Ricordiamo il primato delle tre Coppa Uefa e puntualizza che nel ’77, anche se lui non c’era più, vinsero con una compagine intera di italiani. Non ce n’era bisogno, ma è bellissimo sentirglielo dire.
Aggiungo che la terza fu vinta con la finale con il maggiore scarto di reti.
Giuseppe ricorda le finali perse di CL della Juve lippiana. Ci ricordiamo della finale del ’73. Quale Juve è stata più forte? Pietro: “Noi la Coppa dei Campioni non l’abbiamo vinta”. E’ la seconda volta che mi spiazza.
Nei suoi occhi scuri c’è dentro tutta l’essenza della Juve. Non è quello che hai vinto, ma quello che ci sarebbe stato ancora da vincere. Anche se ammette che ogni grande ciclo deve confrontarsi con quel tanto di sorte, quel capriccio della fortuna. Coraggio, mi dico. Se sono arrivata a Platini, facciamo pure Boniperti.
Com’era Boniperti? Nessuno dei presenti ne ha tanti di anni da averlo visto giocare, magari con Charles e Sivori, se non in videocassetta, ma Pietro ci racconta di come fosse un grande dirigente e amasse concludere tutti i contratti con tutti i giocatori in un solo giorno.
Mentre la moglie non perde l’occasione per dirci com’è sbocciato l’amore tra la Juve e il nostro Pelè Bianco, secondo la scritta che campeggiava sempre al Comunale durante quegli anni.
Pietro si ricorda preciso preciso la posizione dello striscione. E ha piacere di sentirci ripetere che è ancora la nostra Stella del Sud, poi diventata anche Treno nelle frasi sugli spalti.
Però, osserva la signora, Pelé Bianco non gli stava bene, considerata la facilità di abbronzatura della sua pelle bruna, così meridionale. Di un ragazzo del sud che aveva fatto innamorare la Signora del calcio italiano colpendola al cuore con una tripletta ai tempi in cui giocava ancora nel Varese, al quale lo strappò l’avvocato in extremis soffiandolo all’Inter. Di Varese è questa signora che da 41 anni accompagna Pietro come fosse il primo giorno. Non come una velina, sottolinea qualcuno. Anche se è ancora bella come un velina.
Ormai ho preso fiato. Gli chiedo di Conte. Gli piace e mi rassicura. Non sarà un altro di quelli che abbiamo già avuto. Che non sono da Juve. Come non sono stati da Juve molti giocatori in questi ultimi anni.
Gli chiedo perché la Juve si smonta finita la pausa invernale. Allarga le braccia. Si capisce che “si addanna” a vedere certi calciatori indossare la maglia della Juve con superficialità e scarsa consapevolezza del suo valore.

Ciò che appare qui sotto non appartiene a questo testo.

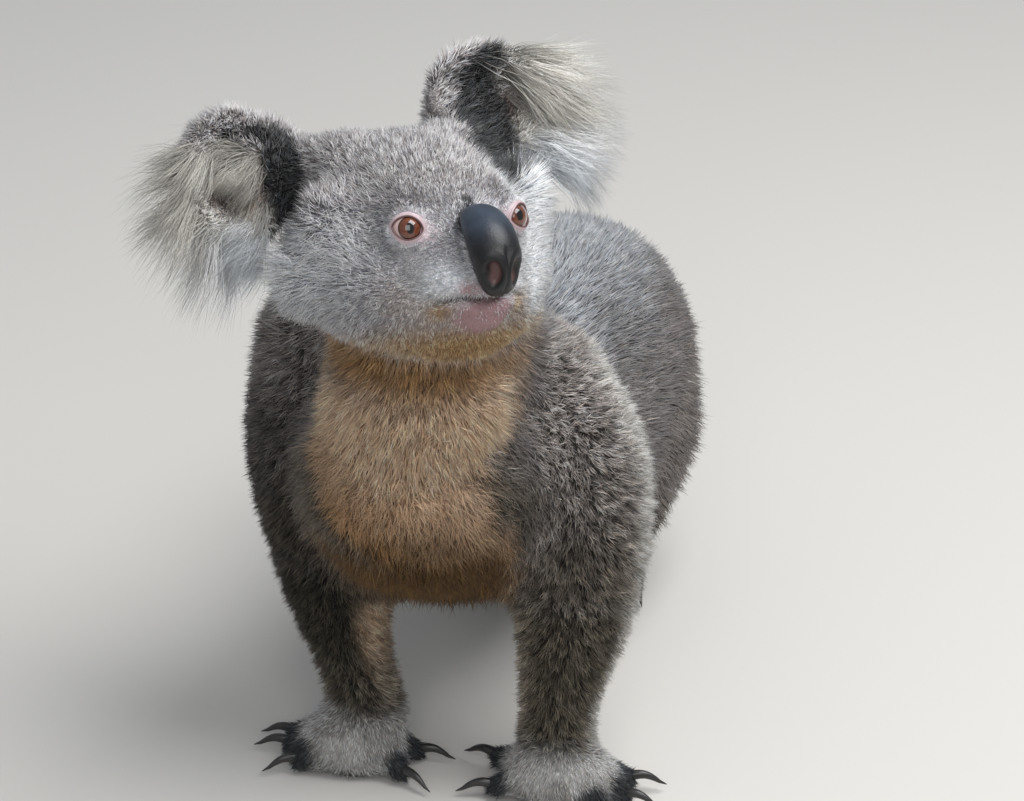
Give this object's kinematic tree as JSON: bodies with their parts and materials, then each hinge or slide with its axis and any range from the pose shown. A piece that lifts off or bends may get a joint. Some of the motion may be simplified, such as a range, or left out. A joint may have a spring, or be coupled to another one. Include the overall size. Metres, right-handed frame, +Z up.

Tanto che gli propongo un gioco. Facciamo la lavagna dei buoni e dei cattivi. Chi dovrebbe restare e chi andare via. Ahia il responso: prova di appello di solo un anno e solo per pochi.
Come distribuire le colpe? Gli chiedo. A ciascuno la sua, mi risponde. Società, mai abbastanza forte, allenatore, calciatori. Sì, che andiamo d’accordo.
Arriviamo all’Avvocato. Aveva davvero tutto il carisma del quale si favoleggia? Anastasi discute pacato. E’ un uomo di poche parole. Quasi sembra timido. Ma la sua voce si anima e anche i suoi gesti. Come se lo avesse ancora davanti, ci dice che era bello stare ad ascoltarlo. Parlava e aveva tutte le parole giuste, che non ti saresti stancato di sentirle nemmeno dopo tre ore.
Avrei ancora una domanda: non ci sarebbe un posto per Anastasi tra i dirigenti della Juve? Sorride. Interviene la moglie: “Non credo proprio, dice sempre quello che pensa…”.
A me piace così. Un concentrato di umiltà, consapevolezza, misura. Perché che sei un grande gli altri già lo sanno. Che sei da Juve non devi smettere mai di dimostrarlo.
Si racconta che Pietro continuasse a chiedere i risultati della Juve durante le partite anche nell’ultimo periodo della sua carriera, quando non vestiva più la maglia bianconera.
Come ha detto Zidane, quando sei della Juve lo sei per sempre. La Juve, in fondo, è un grande amore.
Ce ne fossero di grandi come Anastasi. Con il suo istinto, con la sua serena responsabilità, con la sua voglia di essere da Juve. Sempre.